TASK TO CARRY OUT:
Copy all of the material below exactly.

---

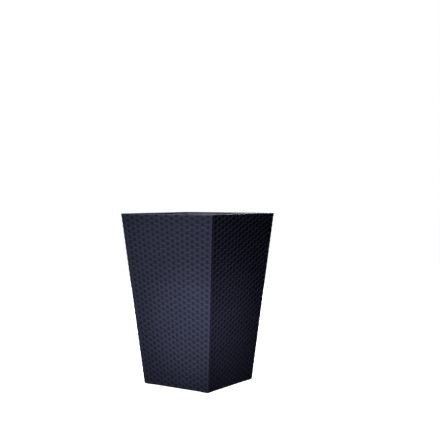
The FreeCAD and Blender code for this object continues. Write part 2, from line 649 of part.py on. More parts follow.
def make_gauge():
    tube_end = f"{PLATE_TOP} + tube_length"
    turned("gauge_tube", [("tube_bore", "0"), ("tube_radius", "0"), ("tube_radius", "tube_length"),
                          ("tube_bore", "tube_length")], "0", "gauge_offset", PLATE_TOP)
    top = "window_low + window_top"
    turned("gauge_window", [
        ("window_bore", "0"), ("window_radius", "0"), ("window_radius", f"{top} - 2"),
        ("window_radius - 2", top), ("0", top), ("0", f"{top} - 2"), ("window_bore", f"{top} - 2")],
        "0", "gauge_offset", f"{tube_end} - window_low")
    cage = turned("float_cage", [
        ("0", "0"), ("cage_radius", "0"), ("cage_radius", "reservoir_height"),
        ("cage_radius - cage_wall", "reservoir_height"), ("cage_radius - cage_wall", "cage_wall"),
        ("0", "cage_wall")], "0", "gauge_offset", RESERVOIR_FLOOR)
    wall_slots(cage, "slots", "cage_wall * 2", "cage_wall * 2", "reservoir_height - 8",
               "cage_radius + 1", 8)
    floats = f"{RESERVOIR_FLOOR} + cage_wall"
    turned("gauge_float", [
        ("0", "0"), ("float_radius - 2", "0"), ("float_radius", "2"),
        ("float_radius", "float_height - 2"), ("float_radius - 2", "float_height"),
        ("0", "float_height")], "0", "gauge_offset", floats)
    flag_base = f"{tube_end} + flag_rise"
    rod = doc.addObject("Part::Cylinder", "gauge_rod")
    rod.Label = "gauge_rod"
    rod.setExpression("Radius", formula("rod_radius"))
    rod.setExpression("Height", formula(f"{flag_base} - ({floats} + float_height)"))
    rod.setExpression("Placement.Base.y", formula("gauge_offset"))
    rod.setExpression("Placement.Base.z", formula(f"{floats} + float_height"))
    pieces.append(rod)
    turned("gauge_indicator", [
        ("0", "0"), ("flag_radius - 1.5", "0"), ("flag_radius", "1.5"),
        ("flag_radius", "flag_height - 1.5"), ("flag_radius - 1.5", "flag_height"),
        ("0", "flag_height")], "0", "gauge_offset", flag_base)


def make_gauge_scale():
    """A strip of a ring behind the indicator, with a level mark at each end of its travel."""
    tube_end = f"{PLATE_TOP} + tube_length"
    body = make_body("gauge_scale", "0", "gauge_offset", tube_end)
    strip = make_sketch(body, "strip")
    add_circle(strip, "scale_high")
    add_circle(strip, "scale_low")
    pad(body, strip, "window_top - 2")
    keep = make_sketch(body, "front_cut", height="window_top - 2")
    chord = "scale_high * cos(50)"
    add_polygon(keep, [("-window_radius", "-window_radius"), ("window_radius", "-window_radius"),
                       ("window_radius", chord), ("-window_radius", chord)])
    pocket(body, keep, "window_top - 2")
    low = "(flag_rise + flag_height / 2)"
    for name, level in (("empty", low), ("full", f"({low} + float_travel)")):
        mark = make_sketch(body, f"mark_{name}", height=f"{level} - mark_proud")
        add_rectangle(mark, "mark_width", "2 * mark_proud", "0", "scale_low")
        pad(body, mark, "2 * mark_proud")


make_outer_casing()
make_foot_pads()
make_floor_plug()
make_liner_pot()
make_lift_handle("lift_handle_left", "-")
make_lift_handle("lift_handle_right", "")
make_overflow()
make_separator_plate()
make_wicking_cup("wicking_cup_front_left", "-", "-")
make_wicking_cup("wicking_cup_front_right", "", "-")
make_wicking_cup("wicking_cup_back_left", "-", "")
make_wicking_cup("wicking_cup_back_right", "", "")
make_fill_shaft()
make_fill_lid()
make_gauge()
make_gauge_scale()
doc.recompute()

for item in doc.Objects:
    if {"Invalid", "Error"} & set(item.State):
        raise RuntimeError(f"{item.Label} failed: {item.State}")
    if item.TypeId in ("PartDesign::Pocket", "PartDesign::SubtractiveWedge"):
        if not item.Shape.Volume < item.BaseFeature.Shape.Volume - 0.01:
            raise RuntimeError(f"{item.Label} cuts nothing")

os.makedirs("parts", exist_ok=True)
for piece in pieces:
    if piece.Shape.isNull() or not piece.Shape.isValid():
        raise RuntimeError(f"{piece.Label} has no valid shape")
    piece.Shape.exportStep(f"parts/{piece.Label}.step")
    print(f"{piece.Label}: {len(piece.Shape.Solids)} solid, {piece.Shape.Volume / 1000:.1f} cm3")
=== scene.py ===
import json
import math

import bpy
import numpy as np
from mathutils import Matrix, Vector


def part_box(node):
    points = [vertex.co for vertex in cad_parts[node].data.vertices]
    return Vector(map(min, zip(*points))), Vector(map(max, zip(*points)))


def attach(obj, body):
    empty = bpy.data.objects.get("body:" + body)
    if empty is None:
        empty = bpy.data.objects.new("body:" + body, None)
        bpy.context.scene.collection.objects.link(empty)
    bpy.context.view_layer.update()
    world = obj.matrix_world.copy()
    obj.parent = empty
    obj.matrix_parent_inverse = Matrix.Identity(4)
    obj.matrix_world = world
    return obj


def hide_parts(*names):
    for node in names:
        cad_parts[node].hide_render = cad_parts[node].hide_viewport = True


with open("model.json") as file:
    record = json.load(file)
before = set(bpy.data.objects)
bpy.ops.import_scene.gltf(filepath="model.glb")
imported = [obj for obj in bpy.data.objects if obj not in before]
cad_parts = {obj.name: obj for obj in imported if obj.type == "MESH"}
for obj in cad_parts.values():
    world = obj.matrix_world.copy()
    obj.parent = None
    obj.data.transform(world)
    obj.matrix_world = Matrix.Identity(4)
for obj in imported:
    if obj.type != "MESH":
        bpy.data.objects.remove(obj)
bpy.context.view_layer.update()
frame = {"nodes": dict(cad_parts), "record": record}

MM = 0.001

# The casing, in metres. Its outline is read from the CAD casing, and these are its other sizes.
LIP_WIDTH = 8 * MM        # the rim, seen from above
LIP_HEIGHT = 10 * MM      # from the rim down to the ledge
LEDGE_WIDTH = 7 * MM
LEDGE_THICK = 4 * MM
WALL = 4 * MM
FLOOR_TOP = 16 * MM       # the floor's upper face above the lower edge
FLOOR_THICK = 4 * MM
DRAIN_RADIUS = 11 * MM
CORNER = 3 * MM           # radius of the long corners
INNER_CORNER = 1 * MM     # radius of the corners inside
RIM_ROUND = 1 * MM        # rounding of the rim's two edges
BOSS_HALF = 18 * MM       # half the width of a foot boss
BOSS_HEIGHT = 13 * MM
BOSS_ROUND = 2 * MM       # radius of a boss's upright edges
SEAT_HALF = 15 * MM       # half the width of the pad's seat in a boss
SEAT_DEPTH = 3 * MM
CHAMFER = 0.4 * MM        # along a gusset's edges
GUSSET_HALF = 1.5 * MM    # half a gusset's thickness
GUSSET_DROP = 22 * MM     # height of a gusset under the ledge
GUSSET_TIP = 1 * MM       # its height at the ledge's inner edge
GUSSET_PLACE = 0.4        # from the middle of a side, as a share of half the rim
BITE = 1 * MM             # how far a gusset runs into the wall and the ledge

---

FULL RESPONSE:
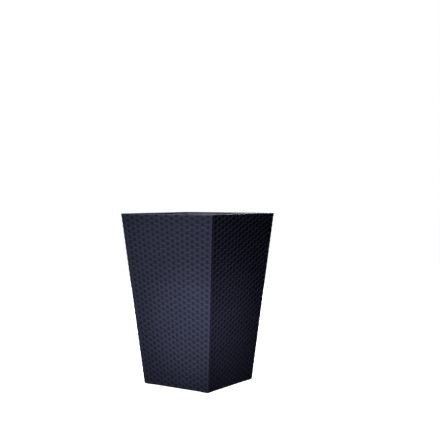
The FreeCAD and Blender code for this object continues. Write part 2, from line 649 of part.py on. More parts follow.
def make_gauge():
    tube_end = f"{PLATE_TOP} + tube_length"
    turned("gauge_tube", [("tube_bore", "0"), ("tube_radius", "0"), ("tube_radius", "tube_length"),
                          ("tube_bore", "tube_length")], "0", "gauge_offset", PLATE_TOP)
    top = "window_low + window_top"
    turned("gauge_window", [
        ("window_bore", "0"), ("window_radius", "0"), ("window_radius", f"{top} - 2"),
        ("window_radius - 2", top), ("0", top), ("0", f"{top} - 2"), ("window_bore", f"{top} - 2")],
        "0", "gauge_offset", f"{tube_end} - window_low")
    cage = turned("float_cage", [
        ("0", "0"), ("cage_radius", "0"), ("cage_radius", "reservoir_height"),
        ("cage_radius - cage_wall", "reservoir_height"), ("cage_radius - cage_wall", "cage_wall"),
        ("0", "cage_wall")], "0", "gauge_offset", RESERVOIR_FLOOR)
    wall_slots(cage, "slots", "cage_wall * 2", "cage_wall * 2", "reservoir_height - 8",
               "cage_radius + 1", 8)
    floats = f"{RESERVOIR_FLOOR} + cage_wall"
    turned("gauge_float", [
        ("0", "0"), ("float_radius - 2", "0"), ("float_radius", "2"),
        ("float_radius", "float_height - 2"), ("float_radius - 2", "float_height"),
        ("0", "float_height")], "0", "gauge_offset", floats)
    flag_base = f"{tube_end} + flag_rise"
    rod = doc.addObject("Part::Cylinder", "gauge_rod")
    rod.Label = "gauge_rod"
    rod.setExpression("Radius", formula("rod_radius"))
    rod.setExpression("Height", formula(f"{flag_base} - ({floats} + float_height)"))
    rod.setExpression("Placement.Base.y", formula("gauge_offset"))
    rod.setExpression("Placement.Base.z", formula(f"{floats} + float_height"))
    pieces.append(rod)
    turned("gauge_indicator", [
        ("0", "0"), ("flag_radius - 1.5", "0"), ("flag_radius", "1.5"),
        ("flag_radius", "flag_height - 1.5"), ("flag_radius - 1.5", "flag_height"),
        ("0", "flag_height")], "0", "gauge_offset", flag_base)


def make_gauge_scale():
    """A strip of a ring behind the indicator, with a level mark at each end of its travel."""
    tube_end = f"{PLATE_TOP} + tube_length"
    body = make_body("gauge_scale", "0", "gauge_offset", tube_end)
    strip = make_sketch(body, "strip")
    add_circle(strip, "scale_high")
    add_circle(strip, "scale_low")
    pad(body, strip, "window_top - 2")
    keep = make_sketch(body, "front_cut", height="window_top - 2")
    chord = "scale_high * cos(50)"
    add_polygon(keep, [("-window_radius", "-window_radius"), ("window_radius", "-window_radius"),
                       ("window_radius", chord), ("-window_radius", chord)])
    pocket(body, keep, "window_top - 2")
    low = "(flag_rise + flag_height / 2)"
    for name, level in (("empty", low), ("full", f"({low} + float_travel)")):
        mark = make_sketch(body, f"mark_{name}", height=f"{level} - mark_proud")
        add_rectangle(mark, "mark_width", "2 * mark_proud", "0", "scale_low")
        pad(body, mark, "2 * mark_proud")


make_outer_casing()
make_foot_pads()
make_floor_plug()
make_liner_pot()
make_lift_handle("lift_handle_left", "-")
make_lift_handle("lift_handle_right", "")
make_overflow()
make_separator_plate()
make_wicking_cup("wicking_cup_front_left", "-", "-")
make_wicking_cup("wicking_cup_front_right", "", "-")
make_wicking_cup("wicking_cup_back_left", "-", "")
make_wicking_cup("wicking_cup_back_right", "", "")
make_fill_shaft()
make_fill_lid()
make_gauge()
make_gauge_scale()
doc.recompute()

for item in doc.Objects:
    if {"Invalid", "Error"} & set(item.State):
        raise RuntimeError(f"{item.Label} failed: {item.State}")
    if item.TypeId in ("PartDesign::Pocket", "PartDesign::SubtractiveWedge"):
        if not item.Shape.Volume < item.BaseFeature.Shape.Volume - 0.01:
            raise RuntimeError(f"{item.Label} cuts nothing")

os.makedirs("parts", exist_ok=True)
for piece in pieces:
    if piece.Shape.isNull() or not piece.Shape.isValid():
        raise RuntimeError(f"{piece.Label} has no valid shape")
    piece.Shape.exportStep(f"parts/{piece.Label}.step")
    print(f"{piece.Label}: {len(piece.Shape.Solids)} solid, {piece.Shape.Volume / 1000:.1f} cm3")
=== scene.py ===
import json
import math

import bpy
import numpy as np
from mathutils import Matrix, Vector


def part_box(node):
    points = [vertex.co for vertex in cad_parts[node].data.vertices]
    return Vector(map(min, zip(*points))), Vector(map(max, zip(*points)))


def attach(obj, body):
    empty = bpy.data.objects.get("body:" + body)
    if empty is None:
        empty = bpy.data.objects.new("body:" + body, None)
        bpy.context.scene.collection.objects.link(empty)
    bpy.context.view_layer.update()
    world = obj.matrix_world.copy()
    obj.parent = empty
    obj.matrix_parent_inverse = Matrix.Identity(4)
    obj.matrix_world = world
    return obj


def hide_parts(*names):
    for node in names:
        cad_parts[node].hide_render = cad_parts[node].hide_viewport = True


with open("model.json") as file:
    record = json.load(file)
before = set(bpy.data.objects)
bpy.ops.import_scene.gltf(filepath="model.glb")
imported = [obj for obj in bpy.data.objects if obj not in before]
cad_parts = {obj.name: obj for obj in imported if obj.type == "MESH"}
for obj in cad_parts.values():
    world = obj.matrix_world.copy()
    obj.parent = None
    obj.data.transform(world)
    obj.matrix_world = Matrix.Identity(4)
for obj in imported:
    if obj.type != "MESH":
        bpy.data.objects.remove(obj)
bpy.context.view_layer.update()
frame = {"nodes": dict(cad_parts), "record": record}

MM = 0.001

# The casing, in metres. Its outline is read from the CAD casing, and these are its other sizes.
LIP_WIDTH = 8 * MM        # the rim, seen from above
LIP_HEIGHT = 10 * MM      # from the rim down to the ledge
LEDGE_WIDTH = 7 * MM
LEDGE_THICK = 4 * MM
WALL = 4 * MM
FLOOR_TOP = 16 * MM       # the floor's upper face above the lower edge
FLOOR_THICK = 4 * MM
DRAIN_RADIUS = 11 * MM
CORNER = 3 * MM           # radius of the long corners
INNER_CORNER = 1 * MM     # radius of the corners inside
RIM_ROUND = 1 * MM        # rounding of the rim's two edges
BOSS_HALF = 18 * MM       # half the width of a foot boss
BOSS_HEIGHT = 13 * MM
BOSS_ROUND = 2 * MM       # radius of a boss's upright edges
SEAT_HALF = 15 * MM       # half the width of the pad's seat in a boss
SEAT_DEPTH = 3 * MM
CHAMFER = 0.4 * MM        # along a gusset's edges
GUSSET_HALF = 1.5 * MM    # half a gusset's thickness
GUSSET_DROP = 22 * MM     # height of a gusset under the ledge
GUSSET_TIP = 1 * MM       # its height at the ledge's inner edge
GUSSET_PLACE = 0.4        # from the middle of a side, as a share of half the rim
BITE = 1 * MM             # how far a gusset runs into the wall and the ledge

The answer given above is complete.